Un syndicat mixte qui, au-delà du paiement de la somme, se montre inquiet pour l’avenir d’une usine « très mal gérée. Je l’ai visitée en 2014, j’ai eu peur », s’exclame Alain Valantin. Ce même élu qui poursuit en affirmant que « nous sommes prêts à négocier si on nous apporte des garanties contre le paiement du 1,3 million d’euros. Ils refusent ce qui veut dire qu’il pourraient encaisser le chèque et tirer le rideau. » Le tout alors que pour SRE, « seuls sont aujourd’hui envisageables au terme de la DSP une démolition et une dépollution du site de Beaucaire, avant une reconstruction. » La DSP doit s’achever en 2025.

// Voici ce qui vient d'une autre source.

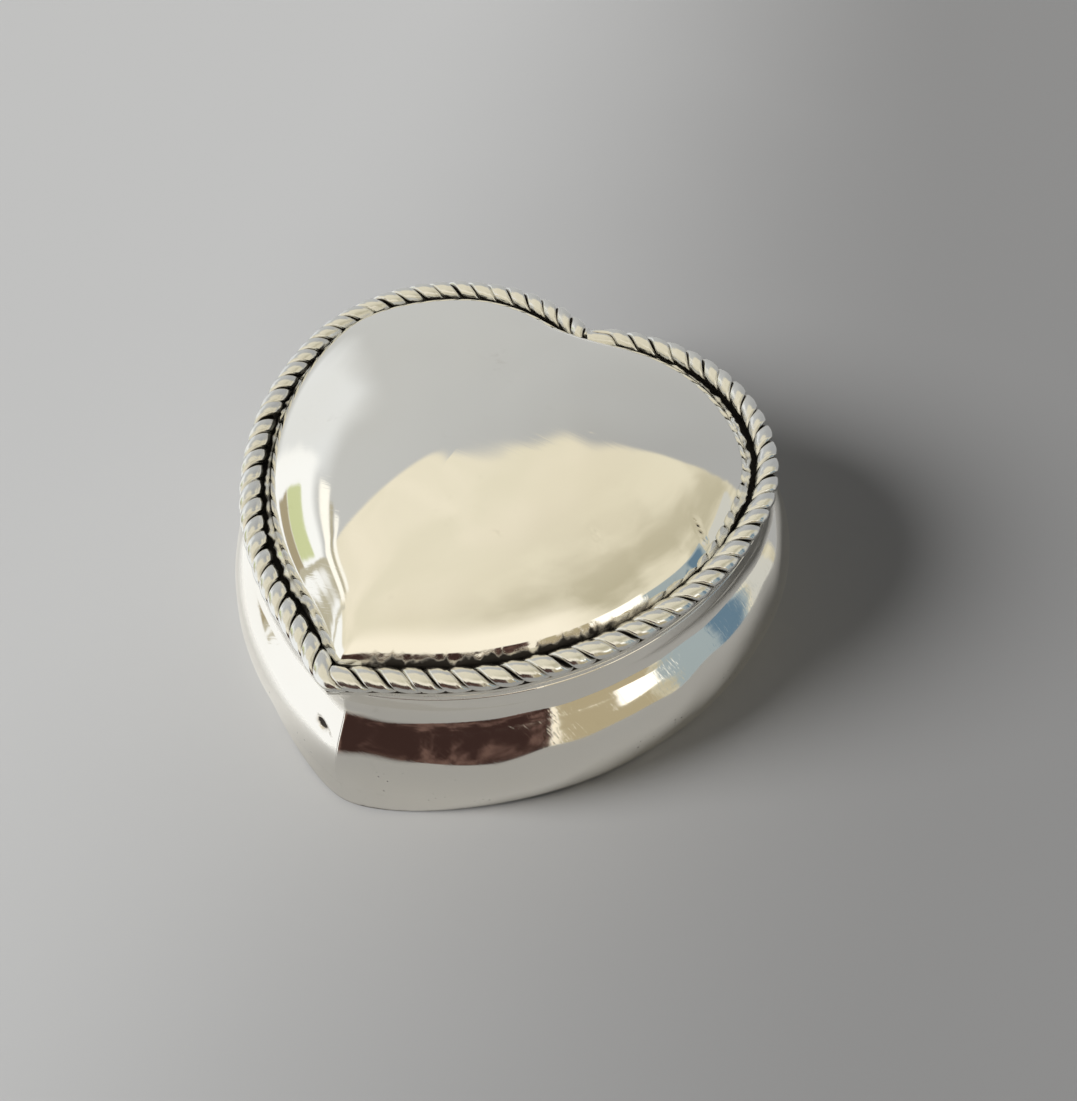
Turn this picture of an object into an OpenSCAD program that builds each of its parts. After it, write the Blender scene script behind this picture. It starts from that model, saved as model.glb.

La fermeture de l’usine, un risque si la situation s’enlise ? « Je suis prêt à prendre la toute petite part de ce risque, mais s’il le faut on ira devant le tribunal administratif », affirme le président du SICTOMU, tout en reconnaissant que certains élus de SRE sont prêts à payer. Il faut dire que, comme l’admet Alain Valantin, « aujourd’hui nous n’avons pas de plan B pour nos déchets. »
Thierry ALLARD
thierry.allard@objectifgard.com
Contactée, la direction d’Ecoval 30 ne nous a pas répondu dans les délais de rédaction de l’article.